AIM OF THE TASK
Please transcribe the data that follows without the pictures, keeping every word the same.

Rows from an object dataset:
◇ ◇ ◇

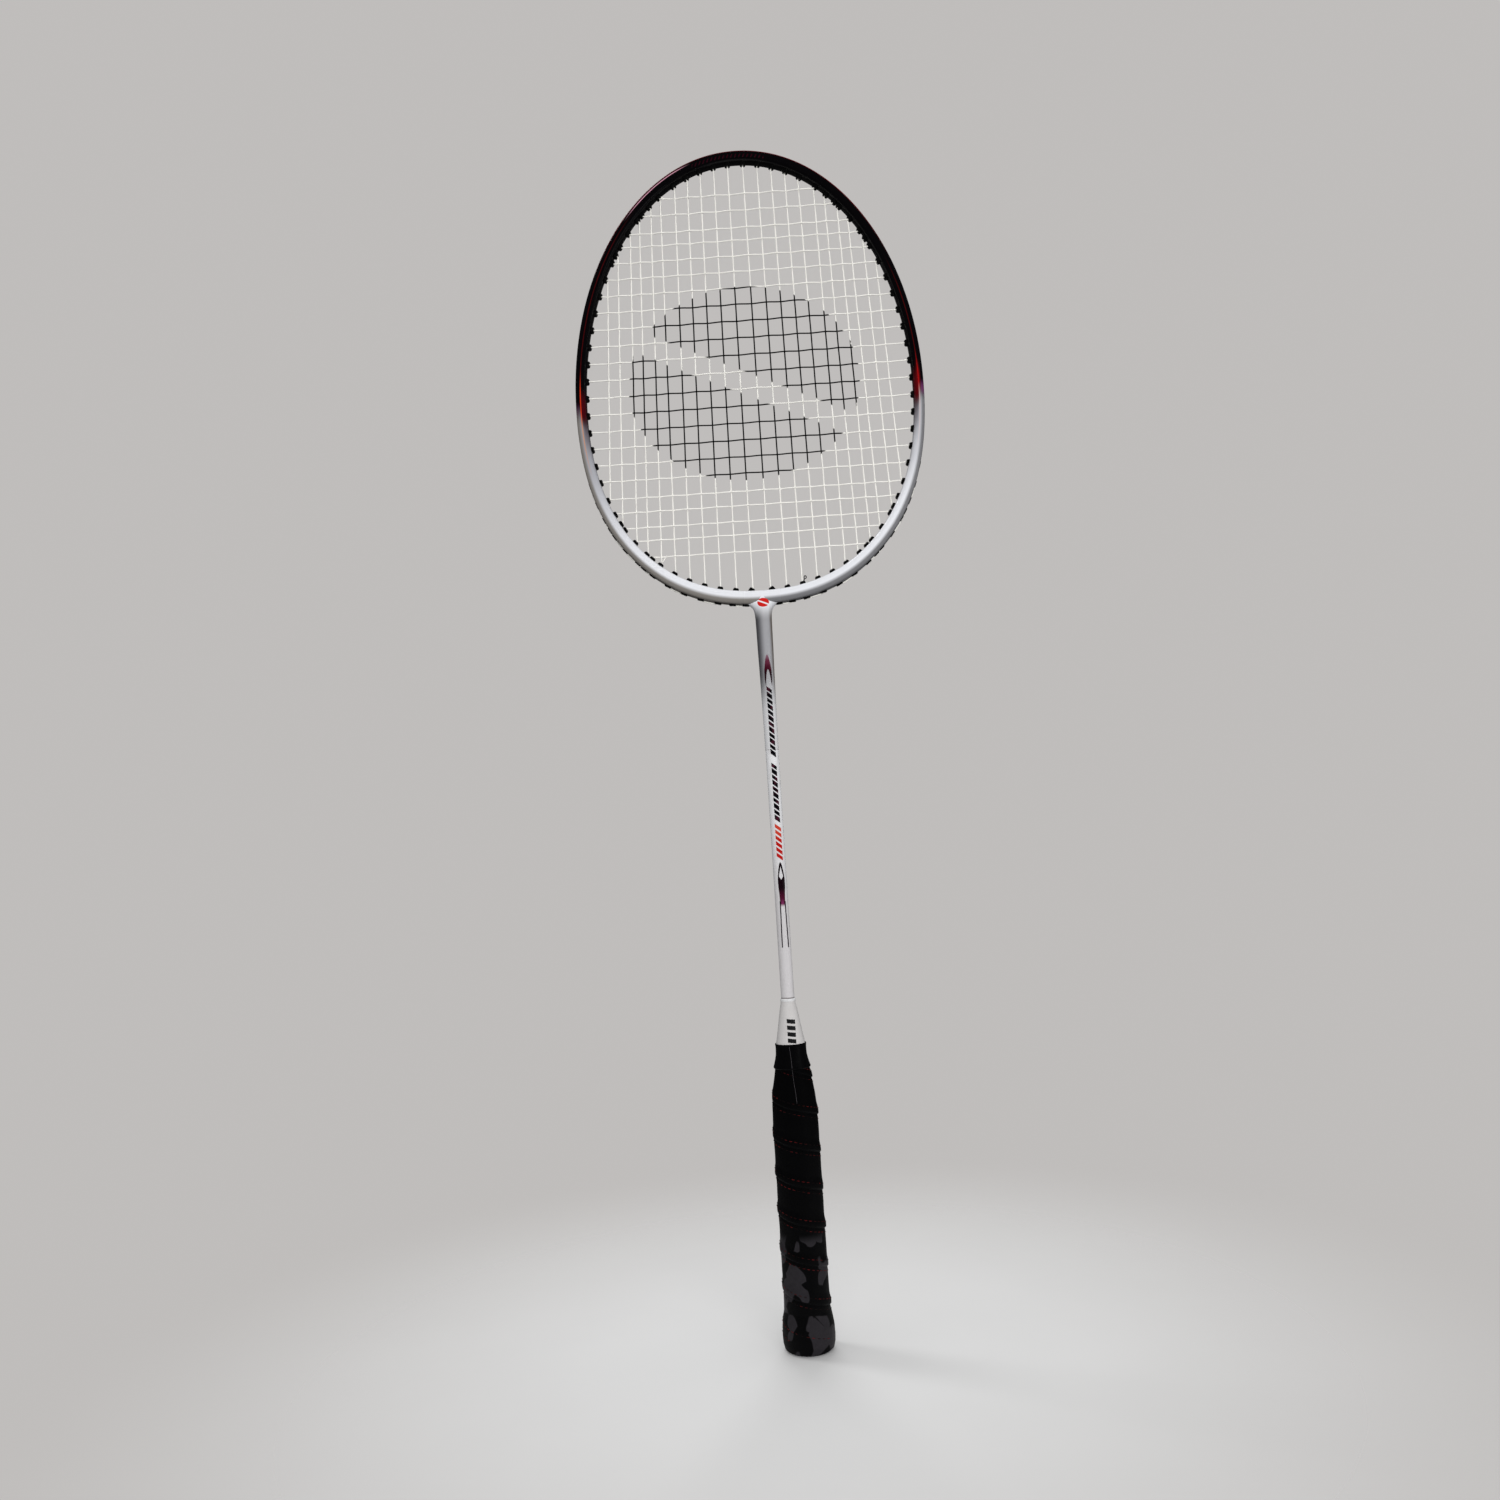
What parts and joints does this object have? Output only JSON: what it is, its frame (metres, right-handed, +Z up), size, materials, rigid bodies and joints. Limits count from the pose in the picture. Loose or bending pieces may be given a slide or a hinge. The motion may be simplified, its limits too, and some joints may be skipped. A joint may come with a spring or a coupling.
{
  "type": "badminton racket",
  "caption": "Badminton racket with an oval hollow head, a woven string bed in plastic grommets, a slim straight shaft and a wound grip that flares at its end.",
  "frame": {"origin": "middle of the flat end of the handle, with the racket standing on it", "axes": "+Z runs up the handle and shaft to the top of the head, +X is across the head, and the string bed lies in the plane y = 0, so +Y is square to it"},
  "size_m": [0.1978, 0.029, 0.668],
  "materials": {
    "frame_paint": "gloss paint on aluminium, black over the upper half fading to silver-white below, with a dark red pinstripe",
    "throat_paint": "gloss silver-white paint on a cast throat piece",
    "shaft_lacquer": "white lacquer on a carbon-fibre tube",
    "cone_plastic": "smooth white plastic",
    "core_wood": "bare limewood, hidden under the grip",
    "grip_rubber": "black tacky synthetic grip with stitch marks",
    "tape_film": "black finishing tape with a slight sheen",
    "butt_plastic": "black moulded plastic",
    "grommet_nylon": "black nylon",
    "main_nylon": "off-white nylon string",
    "cross_nylon": "off-white nylon string"
  },
  "bodies": {
    "root": {"head_frame": "frame_paint", "t_joint": "throat_paint", "shaft": "shaft_lacquer", "handle_core": "core_wood", "cone_cap": "cone_plastic", "grip_wrap": "grip_rubber", "grip_tape": "tape_film", "butt_cap": "butt_plastic", "main_string": "main_nylon", "cross_string": "cross_nylon", "grommets_left_1": "grommet_nylon", "grommets_left_2": "grommet_nylon", "grommets_left_3": "grommet_nylon", "grommets_left_4": "grommet_nylon", "grommets_left_5": "grommet_nylon", "grommets_left_6": "grommet_nylon", "grommets_right_1": "grommet_nylon", "grommets_right_2": "grommet_nylon", "grommets_right_3": "grommet_nylon", "grommets_right_4": "grommet_nylon", "grommets_right_5": "grommet_nylon", "grommets_right_6": "grommet_nylon"}
  },
  "joints": []
}
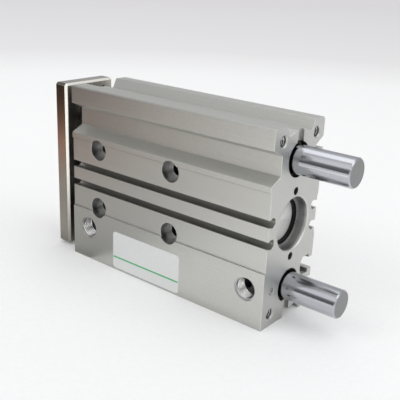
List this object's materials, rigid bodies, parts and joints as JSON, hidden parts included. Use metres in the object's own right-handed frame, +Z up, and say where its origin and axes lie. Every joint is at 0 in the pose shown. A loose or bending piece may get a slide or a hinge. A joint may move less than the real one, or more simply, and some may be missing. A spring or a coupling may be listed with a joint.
{
  "type": "guided pneumatic cylinder",
  "caption": "Compact pneumatic cylinder: an extruded aluminium body with a piston and two guide rods that carry a tooling plate in and out.",
  "frame": {"origin": "under the middle of the whole length, mid-depth, at the lower narrow face that the body stands on", "axes": "+X from the tooling plate to the free ends of the guide rods, -Y out of the port face, +Z up along the body's height"},
  "size_m": [0.1526, 0.036, 0.083],
  "materials": {
    "anodised_aluminium": "satin anodised extrusion with fine lengthwise grain",
    "turned_aluminium": "turned, bright",
    "seal_rubber": "black, smooth",
    "bush_bronze": "sintered, oily",
    "black_spring_steel": "black phosphated",
    "plated_steel": "zinc plated",
    "plate_steel": "nickel plated, ground",
    "black_screw_steel": "black oxide",
    "hard_chrome": "hard chrome, ground and polished; flat ground ends",
    "magnet": "bonded ferrite",
    "bumper_urethane": "urethane, matt"
  },
  "bodies": {
    "housing": {"body": "anodised_aluminium", "rod_cover": "turned_aluminium", "head_cover": "turned_aluminium", "rod_cover_gasket": "seal_rubber", "head_cover_gasket": "seal_rubber", "rod_seal": "seal_rubber", "rod_bushing": "bush_bronze", "rod_cover_ring": "black_spring_steel", "head_cover_ring": "black_spring_steel", "guide_bush_front_upper": "bush_bronze", "guide_bush_front_lower": "bush_bronze", "guide_bush_rear_upper": "bush_bronze", "guide_bush_rear_lower": "bush_bronze", "side_port_plugs": "plated_steel", "passage_plugs": "plated_steel"},
    "carriage": {"tooling_plate": "plate_steel", "guide_rod_bolts": "black_screw_steel", "piston_rod_bolt": "black_screw_steel", "guide_rod_upper": "hard_chrome", "guide_rod_lower": "hard_chrome", "piston_rod": "hard_chrome", "piston": "turned_aluminium", "piston_seal": "seal_rubber", "piston_magnet": "magnet", "bumper_front": "bumper_urethane", "bumper_rear": "bumper_urethane"}
  },
  "joints": [
    {"name": "plate_slide", "type": "slide", "parent": "housing", "child": "carriage", "axis": [-1, 0, 0], "range_m": [0, 0.075]}
  ]
}
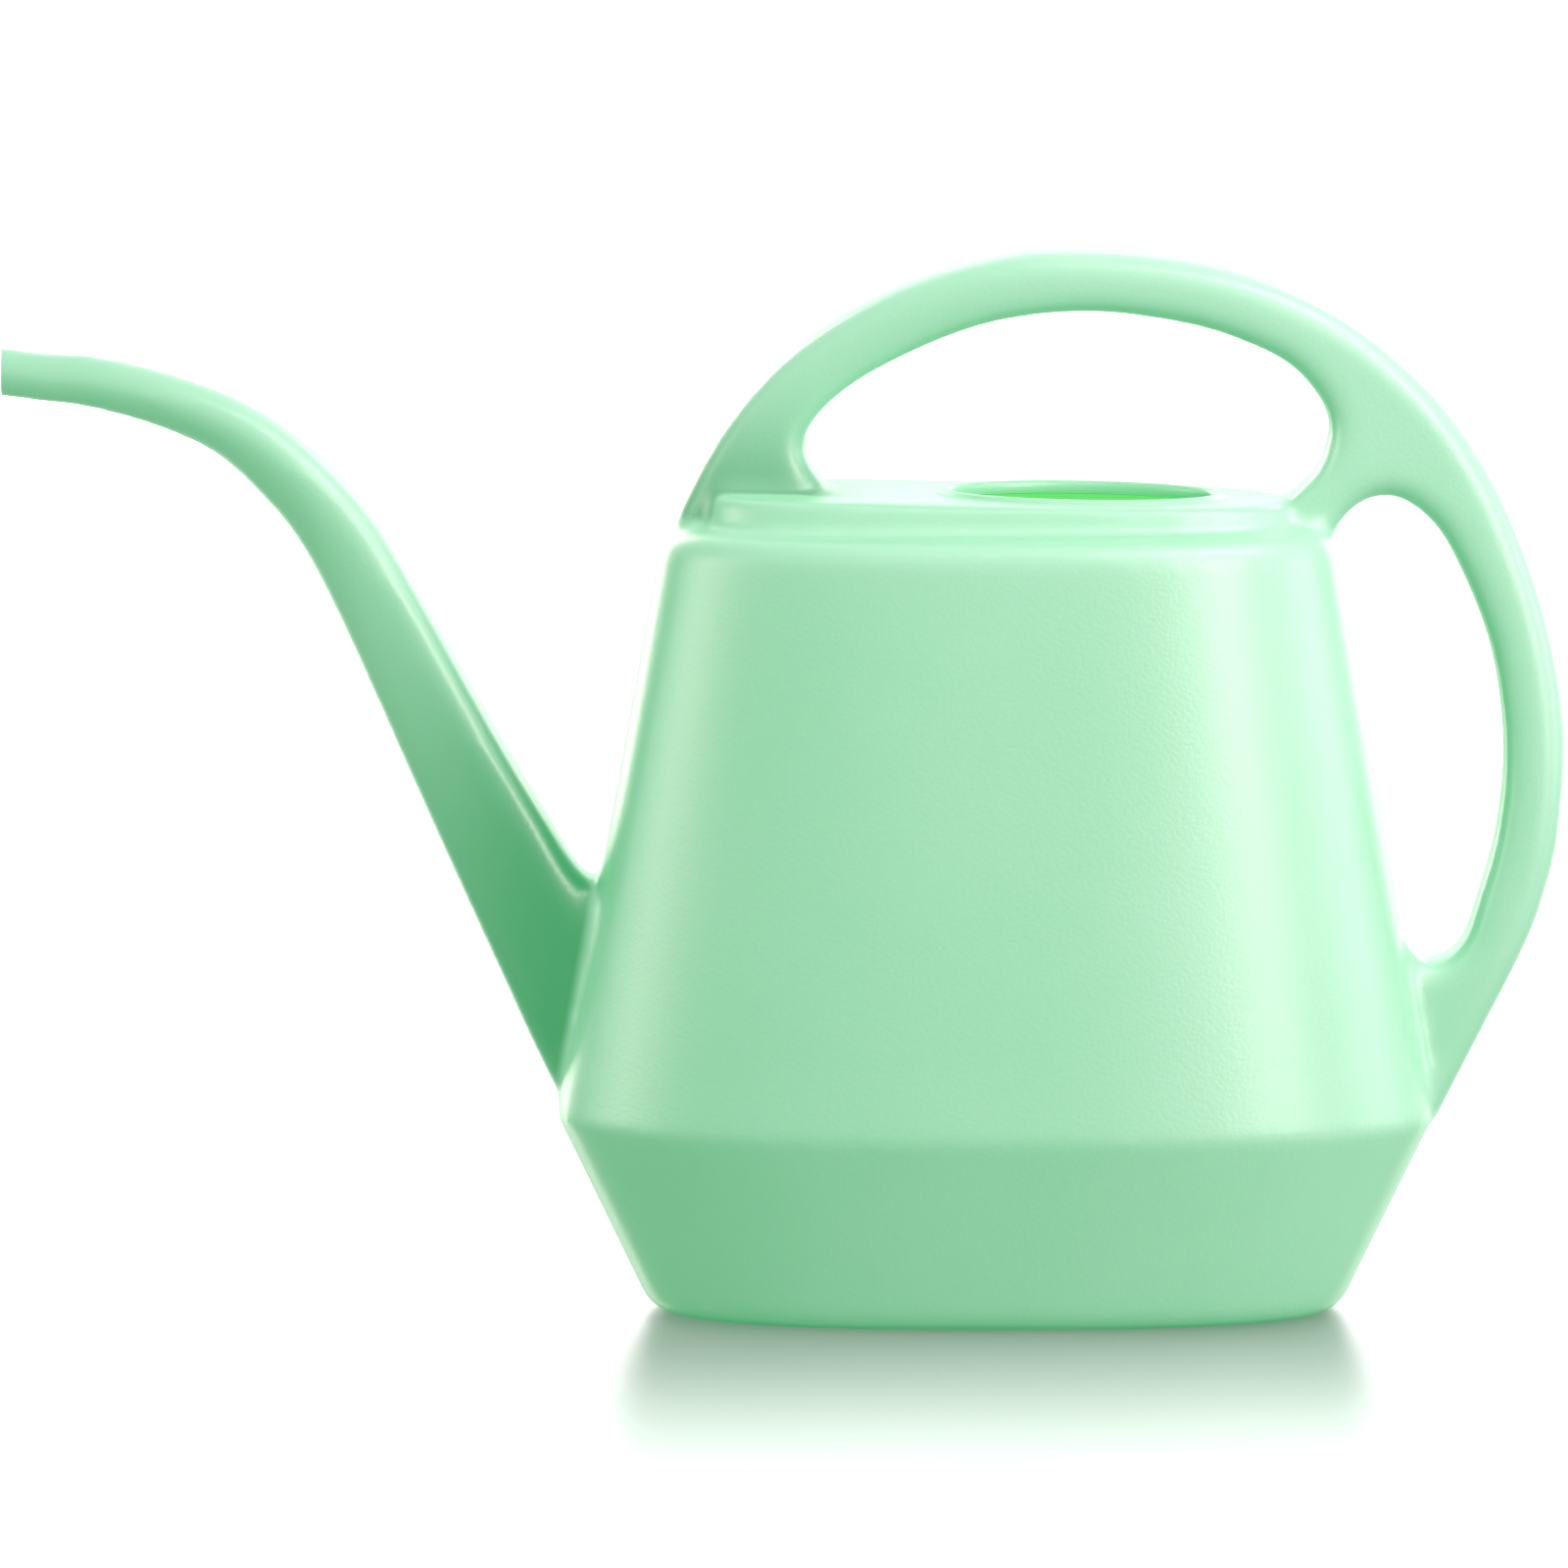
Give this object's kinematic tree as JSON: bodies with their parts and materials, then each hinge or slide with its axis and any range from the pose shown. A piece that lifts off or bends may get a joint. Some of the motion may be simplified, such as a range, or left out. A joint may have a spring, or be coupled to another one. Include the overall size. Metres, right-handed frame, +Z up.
{
  "type": "watering can",
  "caption": "Slim blow-moulded garden watering can with a long arched spout, a raised filler deck with an open oval mouth, and a hoop handle running over the top and down the back",
  "frame": {"origin": "Middle of the whole can's footprint, spout tip to back of handle, on the floor it stands on.", "axes": "+Z is up, -X is the way the spout points, +X is the handle side, and Y is across the can, with the mid-plane of spout and handle at Y = 0."},
  "size_m": [0.4294, 0.104, 0.2945],
  "materials": {
    "mint_plastic": "satin mint-green polyethylene with a fine moulded grain"
  },
  "bodies": {
    "root": {"base_pan": "mint_plastic", "lower_bowl": "mint_plastic", "tank_flank": "mint_plastic", "shoulder_ledge": "mint_plastic", "filler_deck": "mint_plastic", "fill_rim": "mint_plastic", "spout_root": "mint_plastic", "spout_neck": "mint_plastic", "spout_outlet": "mint_plastic", "handle_front_foot": "mint_plastic", "handle_top_grip": "mint_plastic", "handle_bridge": "mint_plastic", "handle_rear_grip": "mint_plastic", "handle_lower_foot": "mint_plastic"}
  },
  "joints": []
}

◇ ◇ ◇

ANSWER BELOW
What parts and joints does this object have? Output only JSON: what it is, its frame (metres, right-handed, +Z up), size, materials, rigid bodies and joints. Limits count from the pose in the picture. Loose or bending pieces may be given a slide or a hinge. The motion may be simplified, its limits too, and some joints may be skipped. A joint may come with a spring or a coupling.
{
  "type": "badminton racket",
  "caption": "Badminton racket with an oval hollow head, a woven string bed in plastic grommets, a slim straight shaft and a wound grip that flares at its end.",
  "frame": {"origin": "middle of the flat end of the handle, with the racket standing on it", "axes": "+Z runs up the handle and shaft to the top of the head, +X is across the head, and the string bed lies in the plane y = 0, so +Y is square to it"},
  "size_m": [0.1978, 0.029, 0.668],
  "materials": {
    "frame_paint": "gloss paint on aluminium, black over the upper half fading to silver-white below, with a dark red pinstripe",
    "throat_paint": "gloss silver-white paint on a cast throat piece",
    "shaft_lacquer": "white lacquer on a carbon-fibre tube",
    "cone_plastic": "smooth white plastic",
    "core_wood": "bare limewood, hidden under the grip",
    "grip_rubber": "black tacky synthetic grip with stitch marks",
    "tape_film": "black finishing tape with a slight sheen",
    "butt_plastic": "black moulded plastic",
    "grommet_nylon": "black nylon",
    "main_nylon": "off-white nylon string",
    "cross_nylon": "off-white nylon string"
  },
  "bodies": {
    "root": {"head_frame": "frame_paint", "t_joint": "throat_paint", "shaft": "shaft_lacquer", "handle_core": "core_wood", "cone_cap": "cone_plastic", "grip_wrap": "grip_rubber", "grip_tape": "tape_film", "butt_cap": "butt_plastic", "main_string": "main_nylon", "cross_string": "cross_nylon", "grommets_left_1": "grommet_nylon", "grommets_left_2": "grommet_nylon", "grommets_left_3": "grommet_nylon", "grommets_left_4": "grommet_nylon", "grommets_left_5": "grommet_nylon", "grommets_left_6": "grommet_nylon", "grommets_right_1": "grommet_nylon", "grommets_right_2": "grommet_nylon", "grommets_right_3": "grommet_nylon", "grommets_right_4": "grommet_nylon", "grommets_right_5": "grommet_nylon", "grommets_right_6": "grommet_nylon"}
  },
  "joints": []
}
List this object's materials, rigid bodies, parts and joints as JSON, hidden parts included. Use metres in the object's own right-handed frame, +Z up, and say where its origin and axes lie. Every joint is at 0 in the pose shown. A loose or bending piece may get a slide or a hinge. A joint may move less than the real one, or more simply, and some may be missing. A spring or a coupling may be listed with a joint.
{
  "type": "guided pneumatic cylinder",
  "caption": "Compact pneumatic cylinder: an extruded aluminium body with a piston and two guide rods that carry a tooling plate in and out.",
  "frame": {"origin": "under the middle of the whole length, mid-depth, at the lower narrow face that the body stands on", "axes": "+X from the tooling plate to the free ends of the guide rods, -Y out of the port face, +Z up along the body's height"},
  "size_m": [0.1526, 0.036, 0.083],
  "materials": {
    "anodised_aluminium": "satin anodised extrusion with fine lengthwise grain",
    "turned_aluminium": "turned, bright",
    "seal_rubber": "black, smooth",
    "bush_bronze": "sintered, oily",
    "black_spring_steel": "black phosphated",
    "plated_steel": "zinc plated",
    "plate_steel": "nickel plated, ground",
    "black_screw_steel": "black oxide",
    "hard_chrome": "hard chrome, ground and polished; flat ground ends",
    "magnet": "bonded ferrite",
    "bumper_urethane": "urethane, matt"
  },
  "bodies": {
    "housing": {"body": "anodised_aluminium", "rod_cover": "turned_aluminium", "head_cover": "turned_aluminium", "rod_cover_gasket": "seal_rubber", "head_cover_gasket": "seal_rubber", "rod_seal": "seal_rubber", "rod_bushing": "bush_bronze", "rod_cover_ring": "black_spring_steel", "head_cover_ring": "black_spring_steel", "guide_bush_front_upper": "bush_bronze", "guide_bush_front_lower": "bush_bronze", "guide_bush_rear_upper": "bush_bronze", "guide_bush_rear_lower": "bush_bronze", "side_port_plugs": "plated_steel", "passage_plugs": "plated_steel"},
    "carriage": {"tooling_plate": "plate_steel", "guide_rod_bolts": "black_screw_steel", "piston_rod_bolt": "black_screw_steel", "guide_rod_upper": "hard_chrome", "guide_rod_lower": "hard_chrome", "piston_rod": "hard_chrome", "piston": "turned_aluminium", "piston_seal": "seal_rubber", "piston_magnet": "magnet", "bumper_front": "bumper_urethane", "bumper_rear": "bumper_urethane"}
  },
  "joints": [
    {"name": "plate_slide", "type": "slide", "parent": "housing", "child": "carriage", "axis": [-1, 0, 0], "range_m": [0, 0.075]}
  ]
}
Give this object's kinematic tree as JSON: bodies with their parts and materials, then each hinge or slide with its axis and any range from the pose shown. A piece that lifts off or bends may get a joint. Some of the motion may be simplified, such as a range, or left out. A joint may have a spring, or be coupled to another one. Include the overall size. Metres, right-handed frame, +Z up.
{
  "type": "watering can",
  "caption": "Slim blow-moulded garden watering can with a long arched spout, a raised filler deck with an open oval mouth, and a hoop handle running over the top and down the back",
  "frame": {"origin": "Middle of the whole can's footprint, spout tip to back of handle, on the floor it stands on.", "axes": "+Z is up, -X is the way the spout points, +X is the handle side, and Y is across the can, with the mid-plane of spout and handle at Y = 0."},
  "size_m": [0.4294, 0.104, 0.2945],
  "materials": {
    "mint_plastic": "satin mint-green polyethylene with a fine moulded grain"
  },
  "bodies": {
    "root": {"base_pan": "mint_plastic", "lower_bowl": "mint_plastic", "tank_flank": "mint_plastic", "shoulder_ledge": "mint_plastic", "filler_deck": "mint_plastic", "fill_rim": "mint_plastic", "spout_root": "mint_plastic", "spout_neck": "mint_plastic", "spout_outlet": "mint_plastic", "handle_front_foot": "mint_plastic", "handle_top_grip": "mint_plastic", "handle_bridge": "mint_plastic", "handle_rear_grip": "mint_plastic", "handle_lower_foot": "mint_plastic"}
  },
  "joints": []
}